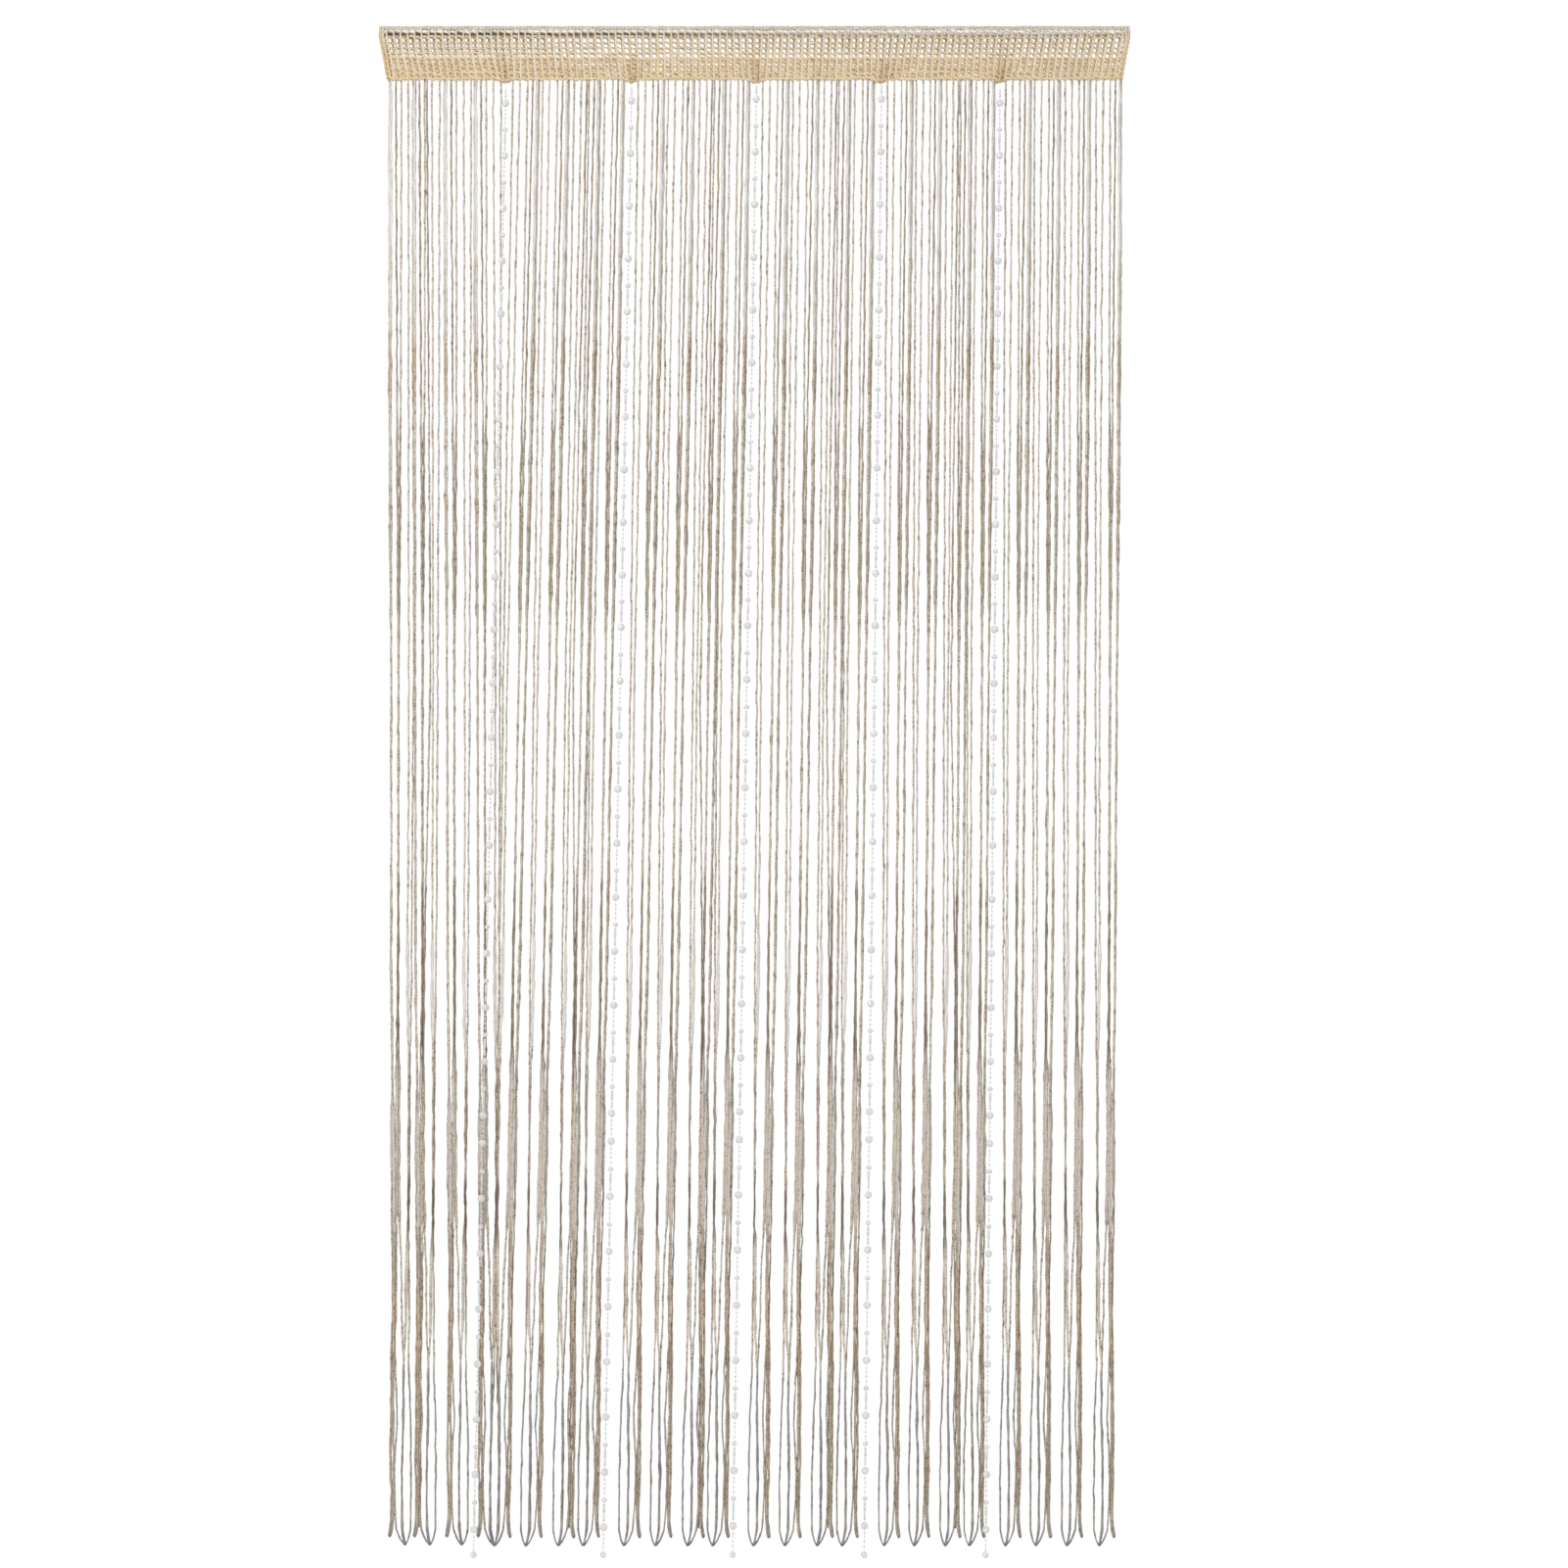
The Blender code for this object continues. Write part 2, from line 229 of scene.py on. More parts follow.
world = bpy.data.worlds.new("studio")
bpy.context.scene.world = world
sky = Bench(world)
direction = sky.add("ShaderNodeTexCoord")
rightward = sky.add("ShaderNodeSeparateXYZ", None, {0: direction}, out=0)
upward = sky.add("ShaderNodeSeparateXYZ", None, {0: direction}, out=2)
glow = sky.add("ShaderNodeValToRGB", {"stops": greys(GLOW)}, {0: upward * 0.5 + 0.5})
board_half = sky.add("ShaderNodeValToRGB", {"stops": greys(BOARD_EDGES)}, {0: rightward * BOARD_ZOOM + 0.5})
from_board = (upward - BOARD_RISE).math("ABSOLUTE", upward - BOARD_RISE)
off_board = from_board.step(board_half - BOARD_SOFTNESS, board_half + BOARD_SOFTNESS)
mirrored = sky.mix(off_board, BOARD_TONE, WHITE)
by_camera, by_gloss, by_glass = (sky.add("ShaderNodeLightPath", out=name) for name in RAYS)
tone = sky.mix(by_gloss, glow, mirrored)
tone = sky.mix(by_camera.math("MAXIMUM", by_camera, by_glass), tone, WHITE)
sky.plug(sky.tree.nodes["Background"], {"Color": tone, "Strength": 1.0})
bpy.context.scene.view_settings.view_transform = "Standard"
print("the world has", len(sky.tree.nodes), "nodes")

# %% [markdown]
# One large round lamp, high on the left and in front, gives the strands a lighter side. A small one would throw hard
# shadows, and a ring of lamps many of them.

# %% Hang the lamp
LAMP_WIDTH, LAMP_POWER = 2.2, 85
LAMP_PLACE, LAMP_AIM = (-2.2, -3.4, 1.6), (0, 0, -0.9)

lamp_data = bpy.data.lights.new("lamp", "AREA")
lamp_data.shape = "DISK"
lamp_data.size = LAMP_WIDTH
lamp_data.energy = LAMP_POWER
lamp = bpy.data.objects.new("lamp", lamp_data)
lamp.location = LAMP_PLACE
lamp.rotation_euler = (Vector(LAMP_AIM) - lamp.location).to_track_quat("-Z", "Y").to_euler()
bpy.context.scene.collection.objects.link(lamp)
print("the lamp hangs", round((Vector(LAMP_AIM) - lamp.location).length, 1), "m from the curtain's middle")

# %% [markdown]
# The floor is a thick painted disc with a softened rim, clear below the curtain. A bare plane would show its sharp end
# from the sides. It is only there for the picture.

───

_What the exercise asks:_
Give back the data above exactly as it appears.

_Solution:_
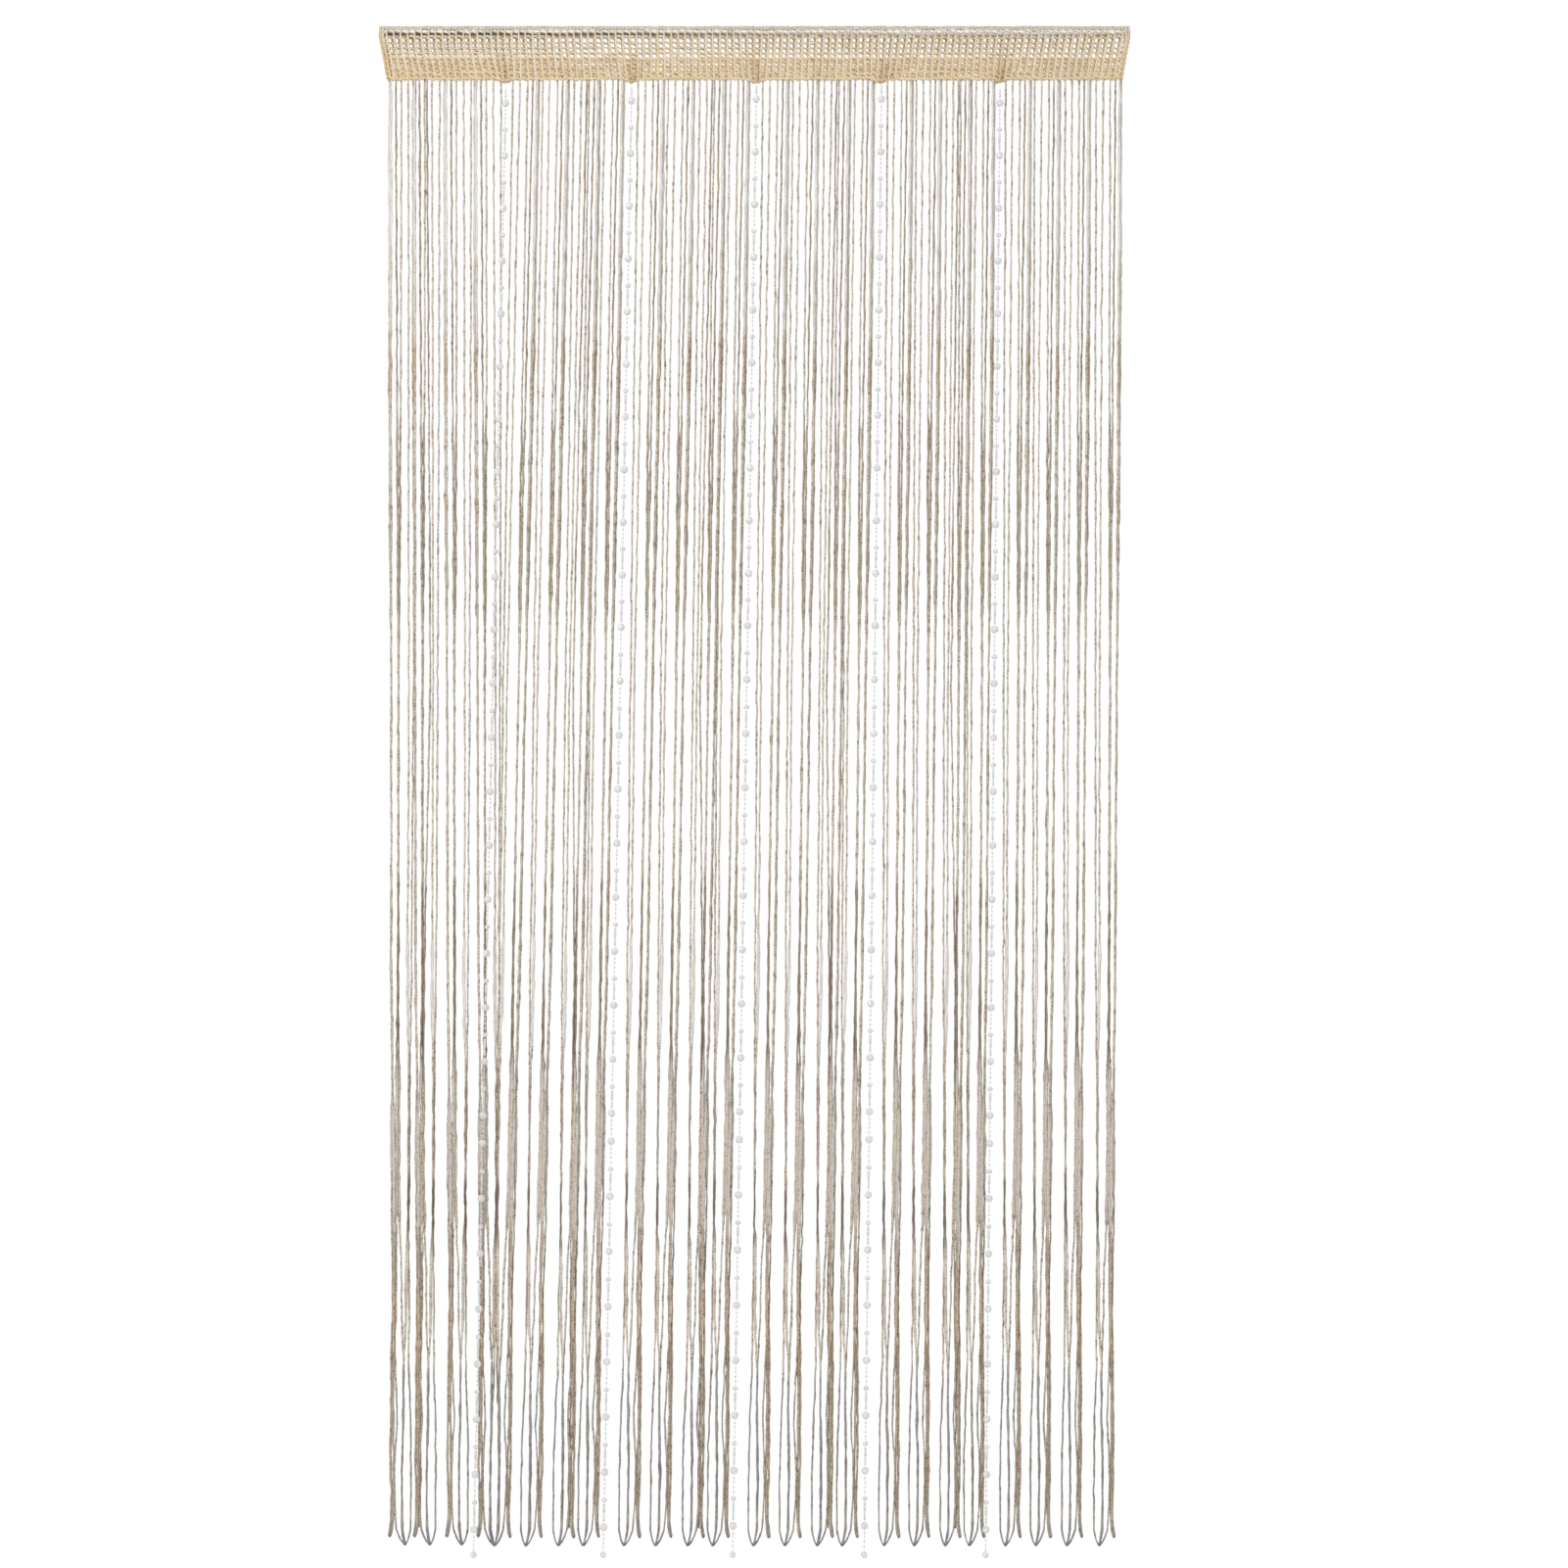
The Blender code for this object continues. Write part 2, from line 229 of scene.py on. More parts follow.
world = bpy.data.worlds.new("studio")
bpy.context.scene.world = world
sky = Bench(world)
direction = sky.add("ShaderNodeTexCoord")
rightward = sky.add("ShaderNodeSeparateXYZ", None, {0: direction}, out=0)
upward = sky.add("ShaderNodeSeparateXYZ", None, {0: direction}, out=2)
glow = sky.add("ShaderNodeValToRGB", {"stops": greys(GLOW)}, {0: upward * 0.5 + 0.5})
board_half = sky.add("ShaderNodeValToRGB", {"stops": greys(BOARD_EDGES)}, {0: rightward * BOARD_ZOOM + 0.5})
from_board = (upward - BOARD_RISE).math("ABSOLUTE", upward - BOARD_RISE)
off_board = from_board.step(board_half - BOARD_SOFTNESS, board_half + BOARD_SOFTNESS)
mirrored = sky.mix(off_board, BOARD_TONE, WHITE)
by_camera, by_gloss, by_glass = (sky.add("ShaderNodeLightPath", out=name) for name in RAYS)
tone = sky.mix(by_gloss, glow, mirrored)
tone = sky.mix(by_camera.math("MAXIMUM", by_camera, by_glass), tone, WHITE)
sky.plug(sky.tree.nodes["Background"], {"Color": tone, "Strength": 1.0})
bpy.context.scene.view_settings.view_transform = "Standard"
print("the world has", len(sky.tree.nodes), "nodes")

# %% [markdown]
# One large round lamp, high on the left and in front, gives the strands a lighter side. A small one would throw hard
# shadows, and a ring of lamps many of them.

# %% Hang the lamp
LAMP_WIDTH, LAMP_POWER = 2.2, 85
LAMP_PLACE, LAMP_AIM = (-2.2, -3.4, 1.6), (0, 0, -0.9)

lamp_data = bpy.data.lights.new("lamp", "AREA")
lamp_data.shape = "DISK"
lamp_data.size = LAMP_WIDTH
lamp_data.energy = LAMP_POWER
lamp = bpy.data.objects.new("lamp", lamp_data)
lamp.location = LAMP_PLACE
lamp.rotation_euler = (Vector(LAMP_AIM) - lamp.location).to_track_quat("-Z", "Y").to_euler()
bpy.context.scene.collection.objects.link(lamp)
print("the lamp hangs", round((Vector(LAMP_AIM) - lamp.location).length, 1), "m from the curtain's middle")

# %% [markdown]
# The floor is a thick painted disc with a softened rim, clear below the curtain. A bare plane would show its sharp end
# from the sides. It is only there for the picture.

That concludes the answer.